One of my leadership principles is that our team members are our top priority. People are our work and as leaders we need to make ourselves available to support them to ensure their success. However, we can’t effectively support them if we don’t take care of ourselves.
Years ago I went on a kayaking trip to the Apostle Islands in Lake Superior with my son and his scout troop. Our trip was run by a local outfitter; the man who ran the outfitter and our trip in particular guides adventure trips around the world and has logged some of the most miles in the Arctic and Antarctic of any living guide today. He and I chatted quite a bit as he has a lot of interesting stories, but his hiring strategy stood out to me.
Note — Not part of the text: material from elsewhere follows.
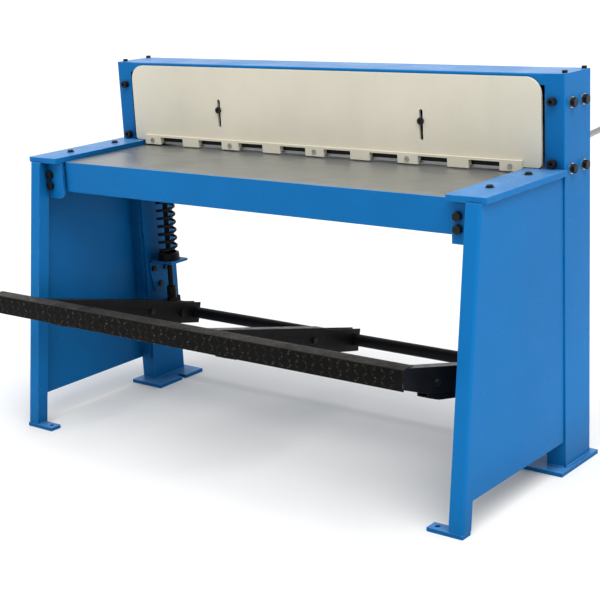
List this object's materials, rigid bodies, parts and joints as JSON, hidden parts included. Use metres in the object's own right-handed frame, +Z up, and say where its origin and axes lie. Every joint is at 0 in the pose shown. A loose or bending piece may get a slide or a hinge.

As he explained it, he not only needs guides that know their craft well, they have to know it so well that they can take care of themselves transparently while making sure everyone else on the trip was safe and cared for.
This extends the principle of making our team members our priority with the notion that our problems, our feelings, shouldn’t impact our teams. In fact, I’d offer that our feelings and problems don’t really matter to our teams, especially when they have struggles of their own. More to the point, when they look to us for leadership and guidance, we can’t respond with our own problems as an excuse for not helping them.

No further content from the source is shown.